Из приведенной цитаты видно, что для Маркса не подлежит сомнению, что русская община имеет в основе своей глубокие архаические черты. И хотя обособленность этих общин вызвала появление над ними централизованного деспотизма, наличие этого деспотизма не устраняет первоначальной основы, характерной для русской примитивной крестьянской демократии.

Таким образом, хотя славянофильская идиллия была ложной (как и народническая идеализация русской общины была неправильной) и хотя это, может быть, была скорее не идиллия, а трагедия, тем не менее в славянофильских представлениях, которые отмечены выше, была все же и доля исторической правды. Поправка, которую нужно сделать к теориям славянофилов, поддержанным таким автором, как Чернышевский, есть поправка именно на особенности восточнообщинного быта, ибо над ним всегда создается здание централизованного деспотизма. И такой деспотизм действительно сложился в русской истории, начиная с первоначального окняжения земли и вплоть до империи Петра. Но наличие его не противоречит традиционной сельской крестьянской общинности, сохранившейся у нас и позднее и наложившей свой отпечаток на различные формы духовной жизни, на литературу, на общественную мысль, создавшей тот особо подчеркнутый колорит народности, который мы уже отмечали применительно к русской литературе с древнейших времен до XIX века.

Причем следует иметь в виду, что и противоположная черта русской культуры - то обстоятельство, что наряду с двойственностью крестьянской демократии, проявлявшейся то в виде глубокого революционного радикализма, то в виде покаяния и резиньяции - существовала и другая ее черта, связанная с возникновением в России государства как деспотической формы - царизма, российской империи, и она также двойственна, заключает в себе и положительные, и отрицательные стороны.

Если бы эта вторая черта была действительно таковой, как она представлена в крайних формулировках западников, то есть если бы русский народ был тем калужским тестом, которое произвольно мяло и формировало царское правительство, если бы не было связей, хотя и очень противоречивых, между его народной основой и культурой общественных верхов, то, конечно, тогда это было бы весьма печально для нашей национальной традиции.

Но это было не так. И подобно тому как стародавняя демократия русского села, русской деревни несла в себе очень много не только древнего, но и современного, демократического и прогрессивного, вплоть до того, что отражения ее имелись в XIX веке в нашей революционной демократии, точно так же по-своему и противоположная сторона, сторона петербургской цивилизации, все то, что создано было сверху и царской властью, и дворянством в России, тоже далеко не всегда не имело никакого касательства к национальному характеру и к народной культуре.

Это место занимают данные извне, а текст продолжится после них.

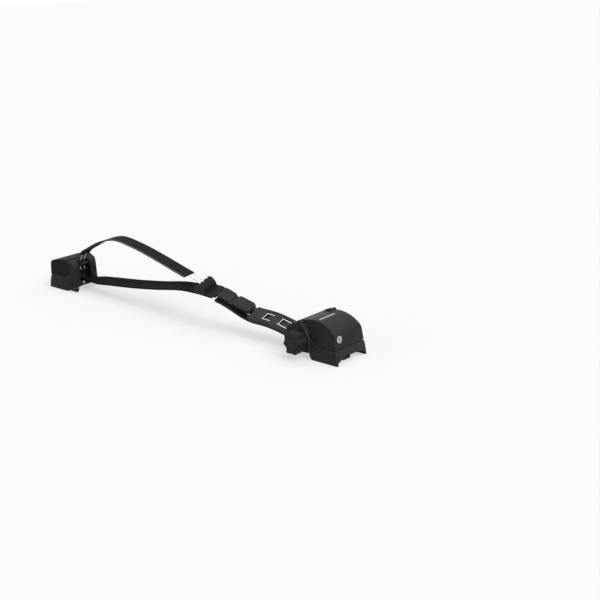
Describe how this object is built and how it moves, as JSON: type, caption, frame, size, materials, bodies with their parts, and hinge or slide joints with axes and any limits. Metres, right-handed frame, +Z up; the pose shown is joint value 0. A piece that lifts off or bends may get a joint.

При всем разрыве между высшими классами и народом, при всей полярности этих двух форм между ними была весьма существенная, хотя и противоречивая связь. Вот несколько слов об этой противоречивой связи на основе конкретных примеров.

У Маркса есть одна замечательная фраза применительно к западноевропейскому средневековью. Он говорит: "В средние века; существовала своего рода демократия несвободы". Существуют такие общественные формы, которые демократичны в том смысле, что они не дают сформироваться никаким частным формам полу-свободы. Нивелировка давлением сверху, уравнение феодала и крестьянина перед лицом общих тягот в определенной степени было присуще средневековью, поскольку и на феодале лежат известный гнет и известная зависимость. Той свободы частной собственности, которую дал буржуазный строй, феодальное общество не имело. Только потом, когда порвалась великая цепь, ударив "одним концом по барину, другим - по мужику", после этого на обоих концах цепи возникли формы, которые связаны с более характерными для буржуазного общества квазисвободными общественными отношениями.

Между тем весь древний мир, особенно разнообразные формы восточных деспотий почти всегда покоятся на том, что можно назвать, пользуясь выражением Маркса, демократией несвободы. Какая же это демократия, если она равна всеобщей подавленности в той форме, как мы это видим в Египте, Вавилоне, Персии? Казалось бы, что дело обстоит прямо противоположным образом. Между тем уже давно, еще в XVIII веке - и это не случайно - появились авторы, которые доказывали, что восточный деспотизм - более мягкая форма существования для народа, чем некоторые частноправовые, основанные на мнимой свободе общественные формы Западной Европы.

Такого же рода демократия несвободы, бесспорно, была свойственна и нашей истории. Было бы наивностью и идеализацией рисовать наше прошлое как картину мира и гармонии верхов и низов, единства народа и общества. Этого, конечно, не было. Наоборот, было мучительное и трагическое соотношение между этими силами.

Я старался показать на основании некоторых черт, свойственных духовным явлениям нашей и западной культуры, отличие русской традиции от западноевропейской. Но я был бы глубоко неправ, если бы стал представлять это своеобразие как свойство искони русской идиллии. Была борьба, насилие, угнетение. Но сами формы насилия и угнетения могут в истории общества быть весьма различными. И у нас в отличие от Западной Европы они развивались своеобразно, более всего напоминая восточные общественные формы.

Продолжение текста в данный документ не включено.